Quasar for instance is extremly easy to start, only prerequiste is to read. My general advice would be: why not start playing around with some tools (go, vue, java, rust, you name it) in parallel to your Xojo work. Just reserve an hour a day … The problem is that you have to start, the rest will come over time. No one who worked with Xojo is a dumb deveveloper, have trust in yourself to learn something new (plus something free of an annual subscription). And if you need a full blown cross dev UI, then chose JavaFX. That’s the next thing … ask yourself if you really need cross platform? At the time of Realbasic it was one of the rare easy options to develop on a Mac, this changed as well. If you used Xojo on Windows, ask yourself if you really need macOS.

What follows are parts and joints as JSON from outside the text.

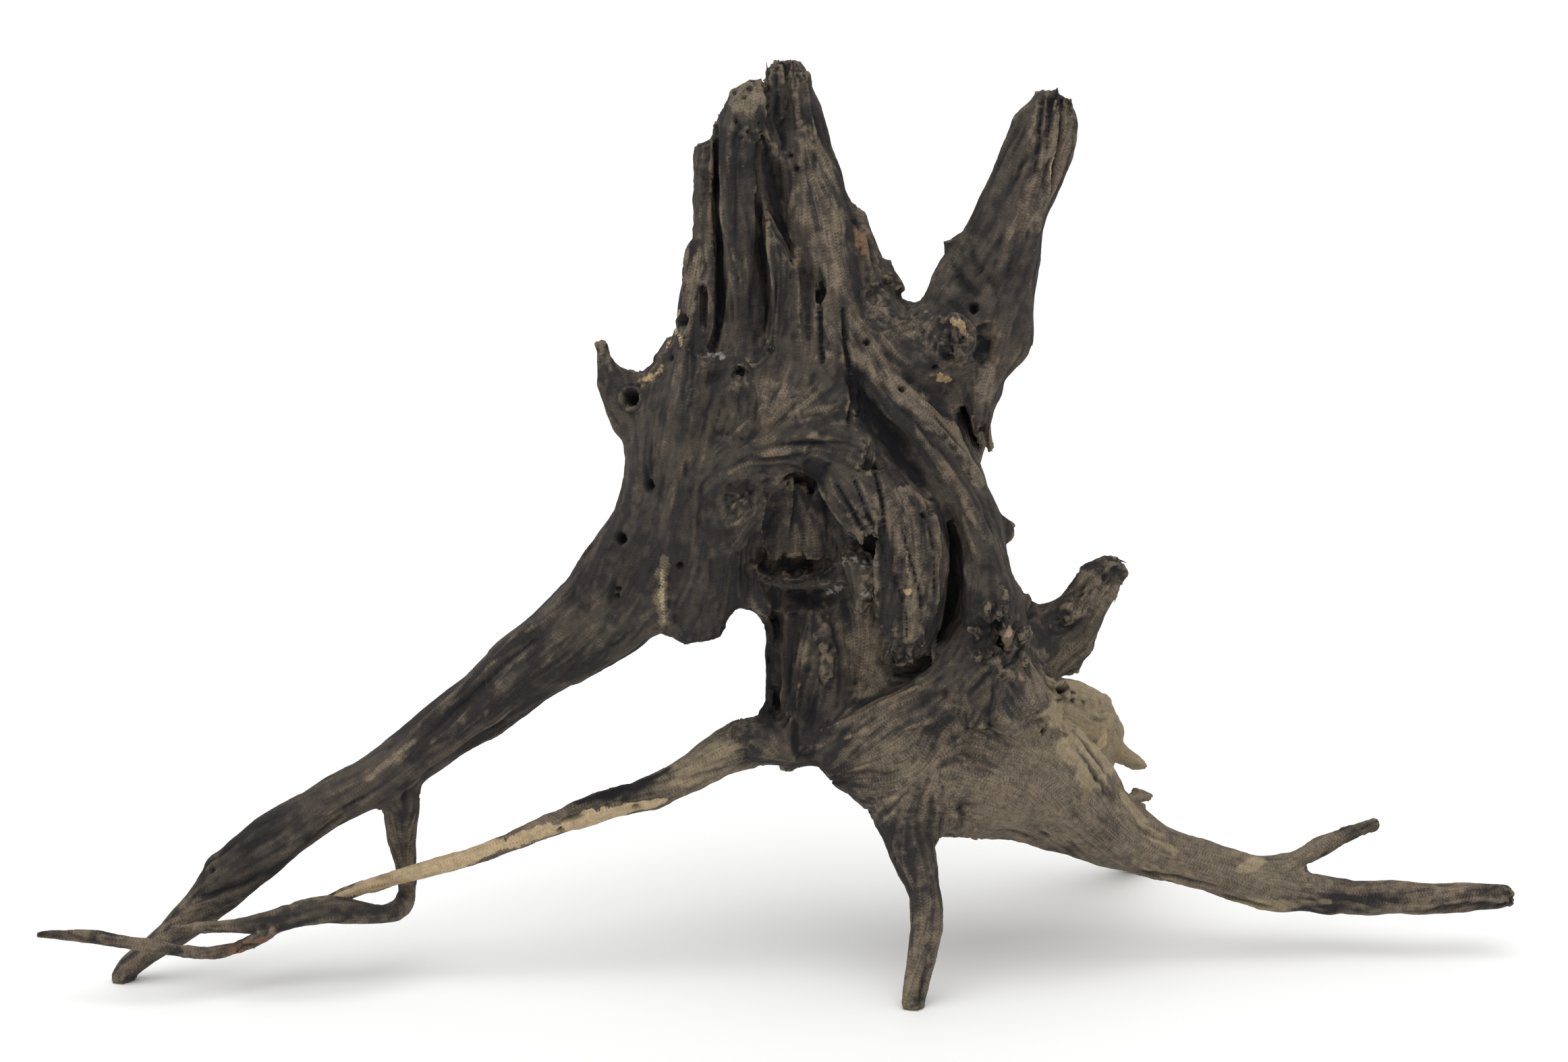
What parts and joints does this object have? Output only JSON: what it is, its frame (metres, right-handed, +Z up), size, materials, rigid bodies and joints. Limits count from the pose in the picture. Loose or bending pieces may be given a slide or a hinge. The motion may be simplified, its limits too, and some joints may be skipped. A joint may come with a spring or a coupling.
{
  "type": "driftwood",
  "caption": "Branching driftwood: a hollow weathered trunk with a split fibrous crown and a horn, standing on three of its roots, with long thin roots to both sides.",
  "frame": {"origin": "centre of the bounding box's bottom, on the surface that the driftwood stands on", "axes": "+X to the picture's right along the two long side roots, +Y away from the viewer, +Z up"},
  "size_m": [0.4426, 0.1376, 0.2719],
  "materials": {
    "dark_wood": "dark weathered wood, dull, with fine grain and worn tan patches",
    "fibrous_wood": "split fibrous wood, dull, tan on the ridges and near black in the clefts",
    "tan_wood": "weathered tan and brown root wood, dull",
    "pale_wood": "pale barkless wood, dull, with strips of dark bark left"
  },
  "bodies": {
    "root": {"trunk": "dark_wood", "crown": "fibrous_wood", "horn": "dark_wood", "side_spur": "dark_wood", "left_root": "dark_wood", "rootlet": "dark_wood", "pale_root": "pale_wood", "front_leg": "tan_wood", "right_root": "tan_wood", "right_twig": "tan_wood", "back_root": "pale_wood"}
  },
  "joints": []
}
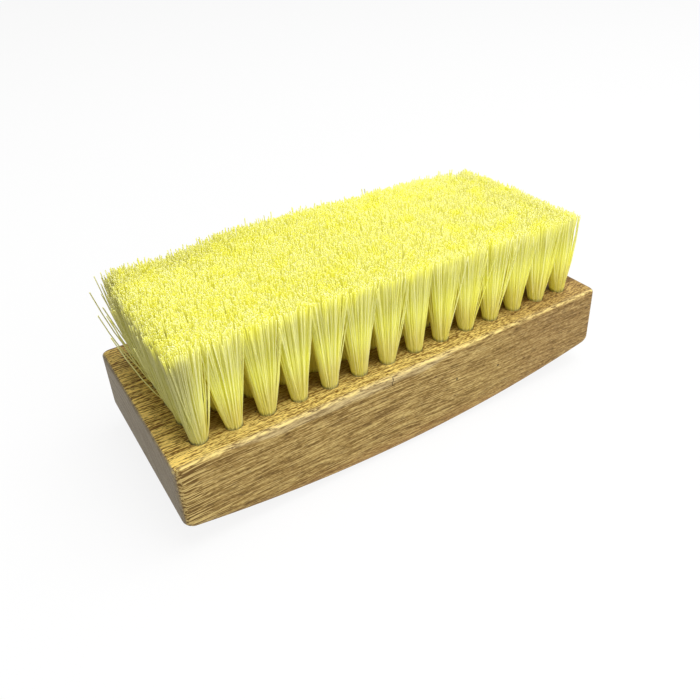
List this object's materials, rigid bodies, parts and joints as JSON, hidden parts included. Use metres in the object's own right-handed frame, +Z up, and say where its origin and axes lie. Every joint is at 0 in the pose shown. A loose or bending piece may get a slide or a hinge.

Getting one good solution implemented on ONE platform is probably better than falling on cross dev with Xojo …

Don’t worry API N+1 to the rescue, wait… You mean it made things worse? Can’t be, t’was my idea and I know what people want.

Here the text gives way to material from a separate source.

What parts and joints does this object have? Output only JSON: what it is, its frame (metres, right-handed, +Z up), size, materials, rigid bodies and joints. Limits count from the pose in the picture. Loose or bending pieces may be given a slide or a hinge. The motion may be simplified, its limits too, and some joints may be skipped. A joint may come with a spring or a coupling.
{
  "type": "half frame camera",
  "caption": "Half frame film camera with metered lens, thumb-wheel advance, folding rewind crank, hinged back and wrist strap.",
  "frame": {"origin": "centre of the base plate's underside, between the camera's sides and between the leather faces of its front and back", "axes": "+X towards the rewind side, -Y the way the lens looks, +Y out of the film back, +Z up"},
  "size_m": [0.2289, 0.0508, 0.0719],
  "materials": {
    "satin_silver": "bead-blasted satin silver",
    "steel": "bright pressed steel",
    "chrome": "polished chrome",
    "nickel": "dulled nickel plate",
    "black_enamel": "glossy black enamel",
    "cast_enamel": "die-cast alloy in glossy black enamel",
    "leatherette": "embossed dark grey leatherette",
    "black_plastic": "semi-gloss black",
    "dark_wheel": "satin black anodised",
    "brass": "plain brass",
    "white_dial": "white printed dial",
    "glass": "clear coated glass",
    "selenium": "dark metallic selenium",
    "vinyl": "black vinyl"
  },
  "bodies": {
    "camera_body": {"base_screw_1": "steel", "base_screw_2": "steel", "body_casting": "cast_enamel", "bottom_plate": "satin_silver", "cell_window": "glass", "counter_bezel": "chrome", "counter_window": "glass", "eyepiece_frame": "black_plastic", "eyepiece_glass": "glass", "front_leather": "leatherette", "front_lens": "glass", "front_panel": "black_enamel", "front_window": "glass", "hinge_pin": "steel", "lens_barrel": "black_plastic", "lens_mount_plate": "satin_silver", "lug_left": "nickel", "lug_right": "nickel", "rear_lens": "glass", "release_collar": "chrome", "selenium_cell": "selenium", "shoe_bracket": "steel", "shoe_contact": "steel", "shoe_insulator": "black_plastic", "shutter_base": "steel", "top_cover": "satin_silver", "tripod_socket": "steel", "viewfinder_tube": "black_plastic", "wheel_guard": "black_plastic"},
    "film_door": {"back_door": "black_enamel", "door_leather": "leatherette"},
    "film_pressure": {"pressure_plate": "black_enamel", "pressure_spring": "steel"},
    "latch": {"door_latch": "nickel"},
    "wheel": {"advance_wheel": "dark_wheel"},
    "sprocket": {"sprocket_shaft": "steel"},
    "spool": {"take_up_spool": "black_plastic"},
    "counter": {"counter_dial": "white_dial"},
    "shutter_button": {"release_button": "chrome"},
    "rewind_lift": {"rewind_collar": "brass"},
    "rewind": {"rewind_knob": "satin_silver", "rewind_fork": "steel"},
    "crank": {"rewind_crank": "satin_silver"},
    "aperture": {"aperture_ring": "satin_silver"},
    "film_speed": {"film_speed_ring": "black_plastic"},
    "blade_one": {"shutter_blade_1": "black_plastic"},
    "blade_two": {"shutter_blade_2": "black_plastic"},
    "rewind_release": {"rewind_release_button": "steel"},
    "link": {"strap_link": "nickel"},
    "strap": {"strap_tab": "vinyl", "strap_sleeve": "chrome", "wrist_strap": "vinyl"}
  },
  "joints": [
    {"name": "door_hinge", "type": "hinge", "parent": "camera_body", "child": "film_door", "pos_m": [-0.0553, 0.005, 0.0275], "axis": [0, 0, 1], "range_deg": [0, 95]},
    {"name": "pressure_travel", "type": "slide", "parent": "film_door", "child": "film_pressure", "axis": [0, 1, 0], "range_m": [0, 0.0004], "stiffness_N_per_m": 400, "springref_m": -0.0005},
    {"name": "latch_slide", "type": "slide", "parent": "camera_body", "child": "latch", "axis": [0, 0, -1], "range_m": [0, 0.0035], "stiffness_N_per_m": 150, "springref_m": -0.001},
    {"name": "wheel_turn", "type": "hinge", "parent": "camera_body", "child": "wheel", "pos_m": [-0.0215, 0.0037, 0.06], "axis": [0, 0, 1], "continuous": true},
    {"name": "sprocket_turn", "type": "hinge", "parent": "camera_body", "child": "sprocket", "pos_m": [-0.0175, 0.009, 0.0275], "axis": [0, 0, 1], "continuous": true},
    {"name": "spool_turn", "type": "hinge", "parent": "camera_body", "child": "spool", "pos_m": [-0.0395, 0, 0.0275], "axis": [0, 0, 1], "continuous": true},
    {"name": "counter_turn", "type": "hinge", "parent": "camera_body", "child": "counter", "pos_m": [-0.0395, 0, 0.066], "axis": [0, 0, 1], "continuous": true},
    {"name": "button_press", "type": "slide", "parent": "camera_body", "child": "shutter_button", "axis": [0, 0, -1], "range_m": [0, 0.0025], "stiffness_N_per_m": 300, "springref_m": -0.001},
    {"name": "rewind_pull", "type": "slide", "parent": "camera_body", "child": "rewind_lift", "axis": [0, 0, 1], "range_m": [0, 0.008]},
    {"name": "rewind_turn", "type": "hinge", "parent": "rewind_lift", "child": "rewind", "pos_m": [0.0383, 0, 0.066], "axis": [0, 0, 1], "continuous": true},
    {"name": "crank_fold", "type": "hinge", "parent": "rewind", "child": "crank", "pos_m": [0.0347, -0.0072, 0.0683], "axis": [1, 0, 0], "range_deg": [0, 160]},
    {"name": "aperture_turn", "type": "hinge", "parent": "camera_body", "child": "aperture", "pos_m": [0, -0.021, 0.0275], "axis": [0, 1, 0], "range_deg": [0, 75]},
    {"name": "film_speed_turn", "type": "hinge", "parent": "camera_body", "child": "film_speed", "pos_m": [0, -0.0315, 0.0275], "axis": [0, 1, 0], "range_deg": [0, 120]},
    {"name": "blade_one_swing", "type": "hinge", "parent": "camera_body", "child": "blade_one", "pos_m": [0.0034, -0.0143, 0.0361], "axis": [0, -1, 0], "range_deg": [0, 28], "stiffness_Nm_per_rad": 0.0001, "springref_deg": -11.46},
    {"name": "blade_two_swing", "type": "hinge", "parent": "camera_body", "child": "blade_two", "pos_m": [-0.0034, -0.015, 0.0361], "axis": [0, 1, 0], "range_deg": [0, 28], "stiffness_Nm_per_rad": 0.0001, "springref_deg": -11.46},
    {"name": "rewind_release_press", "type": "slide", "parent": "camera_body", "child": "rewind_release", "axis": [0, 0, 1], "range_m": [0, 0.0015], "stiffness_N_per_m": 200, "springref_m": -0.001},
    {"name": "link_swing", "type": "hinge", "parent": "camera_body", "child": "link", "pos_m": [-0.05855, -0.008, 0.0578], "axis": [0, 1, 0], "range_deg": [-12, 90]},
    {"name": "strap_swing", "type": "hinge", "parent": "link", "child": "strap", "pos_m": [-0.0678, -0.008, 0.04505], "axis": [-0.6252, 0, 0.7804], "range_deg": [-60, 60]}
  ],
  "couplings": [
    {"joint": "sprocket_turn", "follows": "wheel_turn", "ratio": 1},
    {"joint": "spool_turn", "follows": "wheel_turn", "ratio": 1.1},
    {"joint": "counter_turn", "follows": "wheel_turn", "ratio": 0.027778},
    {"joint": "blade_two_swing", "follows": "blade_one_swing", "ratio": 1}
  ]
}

FYI: I made 3 public offers to help Xojo with my complaints about the crumbling Mac framework. One time the CEO actually wrote to me saying that Dana has asked him to contact me.

So I replied and he ghosted me, he doesn’t want to change a thing, he’s doing just fine thank you very much /s

I’m not Karen (no shit sherlock), but if I may. I do not have faith in their desktop framework going forwards. The main reason being is that they’re NOT putting focus on an already dilapidated framework.
There is so much it doesn’t support and cannot support with some serious refactoring, on top of that, API N+1 added more bloat and more complications to a framework that they have to use other tools to modify, yeah, not even their own language.
Not to mention that in recent years, show stopping bugs are duct taped, and come back at a later date, take the version number crashing Xojo made apps problem. So many people told them what they’re doing wrong, yet they refused to listen, and the crashes came back within months.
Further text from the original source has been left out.